Eravamo compagni non senza timore. Anche chi c’arrivava subito con gioia spensierata e guascona, chi incespicava sulla parola che rompeva passati familiari, chi, con naturalezza, riconosceva ch’eravamo tanti e dalla parte giusta. Poi, come ogni acquisizione d’identità collettiva, il cerchio d’uso della parola sostituiva il nome proprio. Ci si appellava compagno, compagna, riservando il nome all’interlocuzione diretta e non alla politica di gruppo. In vacanza, in osteria, nelle scorribande d’amici, ritornavano i nomi, perché la parola compagno era la vita impegnata e seria, il terreno su cui poggiare piedi e ideali.
Compagno e compagna, si diceva con tenerezza, con forza, con rabbia. Una parola che univa e divideva perché connotava un versante del mondo. Toglierla a qualcuno era l’ostracismo, il tradimento. Nella parola c’era l’onore e la fedeltà, l’appartenenza.
Compagni era un grido d’attacco ed una quiete da chitarra nella notte. Compagno, veniva da prima, era stato usato con gloria, aveva plasmato vite. Per noi, studenti, era il segno d’una aristocrazia d’idee e di vita fuse assieme che innanzi tutto apparteneva a chi lavorava, agli operai. Usarlo nei loro confronti, oltre l’età, era una concessione, un essere ammessi a qualcosa che partiva da loro.
Compagno se va, chiude un secolo e mezzo di storia, relega un’identità al passato, la lascia a chi c’ha creduto, a chi vuole che non sia cambiato il mondo. Da tempo, questa parola, era in difficoltà, da quando caduti muri e ideologie, sembrava fosse un arcaismo, un residuo del passato. Nella fretta del nuovo, del tempo che divora se stesso, s’è gettato non solo il bimbo e l’acqua sporca, ma anche il catino. Nel convergere poi, di centro e sinistra, è difficile usarla in partito, difficile nelle manifestazioni, difficile anche in fabbrica perché gli operai erano passati alla lega.
Eppure tutti c’abbiamo creduto, anche chi non era d’accordo, ma alla sua partenza non c’era nessuno. Era finita una stagione politica e di speranza, di questo qualcuno non se n’era accorto, e nessuno conosceva il nome di quella nuova.
E’ solo una parola, dicono, e vorrebbero sostituirla con amico, ma sarebbe demolire qualcos’altro, un sentimento che riguarda le persone, non le idee e la politica. Ne sanno qualcosa i democristiani d’un tempo, che si chiamavano amici, prima di macellarsi nei congressi e nelle correnti, e gli amici veri se li sceglievano altrove.
Meglio non avere nome e tenersi dentro ciò che si è.
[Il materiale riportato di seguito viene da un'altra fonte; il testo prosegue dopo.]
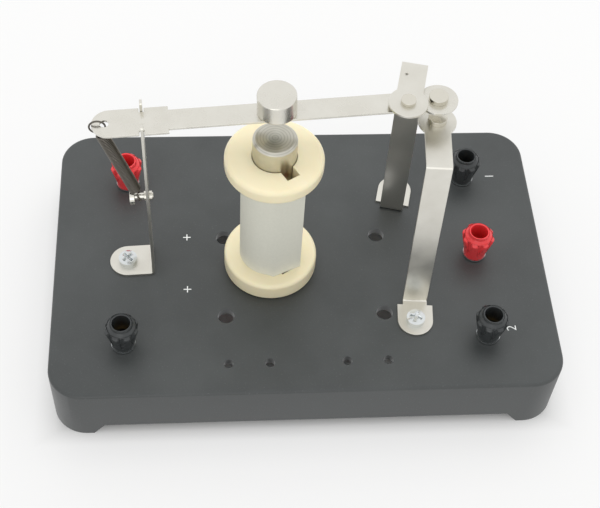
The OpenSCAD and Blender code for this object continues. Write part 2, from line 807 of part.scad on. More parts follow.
module bracket_tags() {
    color(brass_tone) for (i = [0 : 2])
        translate([bracket_screw_at[i][0], bracket_screw_at[i][1], under_z - flat_washer_t])
            rotate(bracket_tag_turn[i]) solder_tag(8, screw_dia + 2 * screw_clear);
}

module bracket_nuts() {
    color(zinc) for (p = bracket_screw_at)
        translate([p[0], p[1], under_z - flat_washer_t - tag_t])
            hex_nut(nut_af, screw_dia + 2 * thread_clear_nut, nut_t);
}

module terminal_studs() {
    low = deck_t + bush_t + tag_t + nut_t + 2;
    color(brass_tone) for (p = posts) translate([p[0], p[1], deck_z]) difference() {
        translate([0, 0, -low]) cylinder(d = stud_thread_dia, h = low + stud_top);
        translate([0, 0, stud_top - socket_depth]) cylinder(d = socket_dia, h = socket_depth + 1);
    }
}

module terminal_collars() {
    color(cap_black) for (p = posts) translate([p[0], p[1], deck_z]) difference() {
        union() {
            cylinder(d = collar_dia, h = collar_h);
            translate([0, 0, -deck_t]) cylinder(d = collar_spigot_dia, h = deck_t);
        }
        translate([0, 0, -deck_t - 1])
            cylinder(d = stud_thread_dia + 2 * thread_clear_nut, h = deck_t + collar_h + 2);
    }
}

module terminal_washers() {
    color(zinc) for (p = posts) translate([p[0], p[1], deck_z + collar_h + washer_t])
        ring(cap_low_dia + 0.4, stud_thread_dia + 2 * thread_clear_nut, washer_t);
}

module terminal_bushes() {
    color(fibre_tone) for (p = posts) translate([p[0], p[1], under_z])
        ring(collar_dia + 1, stud_thread_dia + 2 * thread_clear_nut, bush_t);
}

module terminal_tags() {
    color(brass_tone) for (i = [0 : 4])
        translate([posts[i][0], posts[i][1], under_z - bush_t])
            rotate(post_tag_turn[i]) solder_tag(10, stud_thread_dia + 2 * thread_clear_nut);
}

module terminal_nuts() {
    color(zinc) for (p = posts) translate([p[0], p[1], under_z - bush_t - tag_t])
        hex_nut(post_nut_af, stud_thread_dia + 2 * thread_clear_nut, nut_t);
}

// Threaded metal insert of a cap
module cap_insert(i) {
    color(brass_tone) translate([posts[i][0], posts[i][1], deck_z + cap_low_z]) difference() {
        cylinder(d = insert_dia, h = insert_top - cap_low_z);
        translate([0, 0, -1]) cylinder(d = stud_thread_dia + 2 * thread_clear, h = insert_top);
    }
}

// Section of the cap's round body, seen from the side
module cap_body_section() {
    low = cap_low_dia / 2;
    ring = cap_ring_dia / 2;
    body = cap_grip_dia / 2 - 0.95;
    polygon([
        [0, 0], [low, 0], [body, cap_h - 2.2], [ring, cap_h - 1], [ring, cap_h - 0.2],
        [ring - 0.2, cap_h], [0, cap_h]
    ]);
}

// Section that trims the grips: they widen upwards and end in a shoulder
module cap_grip_section() {
    low = cap_low_dia / 2 - 0.3;
    grip = cap_grip_dia / 2;
    polygon([
        [0, 0.3], [low, 0.3], [grip, cap_h - 3.3], [grip, cap_h - 2.9], [low - 0.2, cap_h - 1.15],
        [0, cap_h - 1.15]
    ]);
}

// Terminal cap: round body, grips that stand out towards the top, and a ring that crowns it
module terminal_cap(i, tone) {
    grip_r = 1.6;
    color(tone) translate([posts[i][0], posts[i][1], deck_z + cap_low_z]) difference() {
        union() {
            rotate_extrude() cap_body_section();
            for (k = [0 : grip_count - 1]) rotate((k + 0.5) * 360 / grip_count) intersection() {
                translate([cap_grip_dia / 2 - grip_r + 0.1, 0, 0.5]) cylinder(r = grip_r, h = cap_h - 1.5);
                rotate_extrude() cap_grip_section();
            }
        }
        translate([0, 0, -1]) cylinder(d = cap_bore_dia, h = cap_h + 2);
        translate([0, 0, -1])
            cylinder(d = insert_dia + 2 * thread_clear, h = insert_top - cap_low_z + thread_clear + 1);
    }
}

module cap_coil_red() {
    terminal_cap(0, cap_red);
}

module cap_coil_black() {
    terminal_cap(1, cap_black);
}

module cap_upper_black() {
    terminal_cap(2, cap_black);
}

module cap_common_red() {
    terminal_cap(3, cap_red);
}

module cap_lower_black() {
    terminal_cap(4, cap_black);
}

module insert_coil_red() {
    cap_insert(0);
}

module insert_coil_black() {
    cap_insert(1);
}

module insert_upper_black() {
    cap_insert(2);
}

module insert_common_red() {
    cap_insert(3);
}

module insert_lower_black() {
    cap_insert(4);
}

// Round wire through a list of points
module wire(points, d) {
    for (i = [0 : len(points) - 2]) {
        run = points[i + 1] - points[i];
        translate(points[i]) rotate([0, acos(run[2] / norm(run)), atan2(run[1], run[0])])
            cylinder(d = d, h = norm(run));
    }
    for (i = [1 : len(points) - 2]) {
        before = points[i] - points[i - 1];
        after = points[i + 1] - points[i];
        away = before / norm(before) - after / norm(after);
        translate(points[i]) rotate(atan2(away[1], away[0])) sphere(d = 1.12 * d);
    }
}

// Hole of the solder tag at a terminal or at a bracket screw
function post_tag_at(i) = concat(posts[i] + around(tag_len, post_tag_turn[i]), [under_z - bush_t]);
function bracket_tag_at(i) =
    concat(bracket_screw_at[i] + around(tag_len, bracket_tag_turn[i]), [under_z - flat_washer_t]);
function at_height(p, z) = [p[0], p[1], z];

module lead_armature() {
    from = bracket_tag_at(0);
    to = post_tag_at(3);
    color(cap_red) wire([
        from, at_height(from, lead_low_z), [from[0], lead_y, lead_low_z], [to[0], lead_y, lead_low_z],
        at_height(to, lead_low_z), to
    ], lead_dia);
}

module lead_lower_contact() {
    from = bracket_tag_at(1);
    to = post_tag_at(4);
    color(cap_black) wire([from, at_height(from, lead_low_z), at_height(to, lead_low_z), to], lead_dia);
}

module lead_upper_contact() {
    from = bracket_tag_at(2);
    to = post_tag_at(2);
    color(cap_black) wire([from, at_height(from, lead_low_z), at_height(to, lead_low_z), to], lead_dia);
}

// Enamelled end of the winding: down through the lower flange and the deck, then to its terminal
module coil_lead(side, by, i) {
    start = [coil_x, coil_y] + around(lead_hole_reach, notch_angle)
        + around(side * coil_lead_gap / 2, notch_angle + 90);
    to = post_tag_at(i);
    color(copper_tone) {
        wire([
            concat(start, [deck_z + flange_low_t]), concat(start, [lead_high_z]),
            concat(by, [lead_high_z]), at_height(to, lead_high_z)
        ], coil_lead_dia);
        translate(at_height(to, lead_high_z)) sphere(d = 1.2 * lead_dia);
        translate(at_height(to, lead_high_z)) cylinder(d = lead_dia, h = to[2] - lead_high_z);
    }
}

module lead_coil_start() {
    coil_lead(1, [coil_x - 16.9, coil_y - 8.8], 0);
}

module lead_coil_end() {
    coil_lead(-1, [coil_x - 16.9, coil_y - 11.3], 1);
}

base_shell();
bobbin();
coil_winding();
paper_sleeve();
iron_core();
core_screw();
core_washer();
fulcrum_bracket();
spring_stud();
return_spring();
armature_strip();
armature_disc();
disc_screw();
moving_contact();
lower_contact_bracket();
lower_contact();
upper_contact_bracket();
upper_contact();
bracket_screws();
bracket_washers();
bracket_tags();
bracket_nuts();
terminal_studs();
terminal_collars();
terminal_washers();
terminal_bushes();
terminal_tags();
terminal_nuts();
cap_coil_red();
cap_coil_black();
cap_upper_black();
cap_common_red();
cap_lower_black();
insert_coil_red();
insert_coil_black();
insert_upper_black();
insert_common_red();
insert_lower_black();
lead_coil_start();
lead_coil_end();
lead_armature();
lead_upper_contact();
lead_lower_contact();
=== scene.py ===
import json
from math import acos, atan2, cos, pi, radians, sin, tau

import bmesh
import bpy
from mathutils import Matrix, Vector


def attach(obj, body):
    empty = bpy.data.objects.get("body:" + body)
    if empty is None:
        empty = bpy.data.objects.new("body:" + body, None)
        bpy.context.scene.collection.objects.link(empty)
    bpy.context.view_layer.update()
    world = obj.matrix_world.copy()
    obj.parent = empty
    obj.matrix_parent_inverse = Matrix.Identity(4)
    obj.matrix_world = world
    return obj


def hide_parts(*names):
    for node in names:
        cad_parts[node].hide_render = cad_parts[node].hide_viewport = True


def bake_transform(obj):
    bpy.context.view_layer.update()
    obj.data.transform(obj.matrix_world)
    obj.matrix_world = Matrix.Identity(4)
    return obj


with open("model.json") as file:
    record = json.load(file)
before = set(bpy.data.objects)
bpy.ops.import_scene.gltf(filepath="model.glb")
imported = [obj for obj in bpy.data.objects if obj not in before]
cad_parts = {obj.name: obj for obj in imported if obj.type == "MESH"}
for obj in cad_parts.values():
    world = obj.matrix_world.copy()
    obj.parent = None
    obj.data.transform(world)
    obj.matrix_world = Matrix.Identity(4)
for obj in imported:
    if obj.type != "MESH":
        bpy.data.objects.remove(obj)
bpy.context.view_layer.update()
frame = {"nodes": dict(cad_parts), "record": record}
MM = 0.001

# Base. One injection moulding in charcoal ABS with a fine spark-eroded grain: a deck,
# side walls that stand on four corner feet, and stiffening ribs below.

MERGE_MM = 0.001
FLAT_WITHIN = radians(0.5)
# Sockets of a Mix node that mixes colours.
FACTOR, FROM, TO, MIXED = 0, 6, 7, 2

body_of = {
    node: body for body, nodes in frame["record"]["behaviour"]["bodies"].items() for node in nodes
}


def linear(code):
    """The linear colour of an sRGB hex code."""
    parts = [int(code[i : i + 2], 16) / 255 for i in (1, 3, 5)]
    plain = [p / 12.92 if p <= 0.04045 else ((p + 0.055) / 1.055) ** 2.4 for p in parts]
    return (*plain, 1.0)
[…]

Ritorneremo ai signori e signore, agli uomini e donne detto enfaticamente, all’appellarsi vuoto di simboli e significati. Non ci si deve sentire per forza, qualcosa di diverso e forse neppure assieme ci si deve sentire. Oppure sarà necessaria la doppia tessera, quella ligth per la casa comune, quella hard per chi vuole cambiare davvero.
Questo dice la politica liquida: agitare bene prima dell’uso, bere e poi si metabolizza in fretta.
p.s. mi convinco che sarebbe andata comunque così, che non è stato l’ingresso dei figli della borghesia a mutare il senso della parola, e forse, neppure a stereotiparne l’uso. Che a metà degli anni ’80 già s’era consumata la fiamma in grado di mutare il mondo. Quel mondo, non questo, questo ha gli stessi problemi ed altre poche fiamme.
Ivan della Mea, interpretò in musica, quell’ultima stagione insieme ad altri, ritmando le manifestazioni e la protesta.
Compagno era colui con cui si divideva il cibo, la lotta, la prospettiva di futuro. Cosa posso dividere oggi, che non cambi presto con i leaders, che non ricada nel relativo che ha pervaso la politica, che non sia solo, una prospettiva di governo, ma una prospettiva di vita?
In quegli anni di cambiamento fu per me fondamentale, l’ultimo leader che seppe incarnare davvero la parola compagno: Enrico Berliguer. Di Lui conservo molto e condivido ancora moltissimo.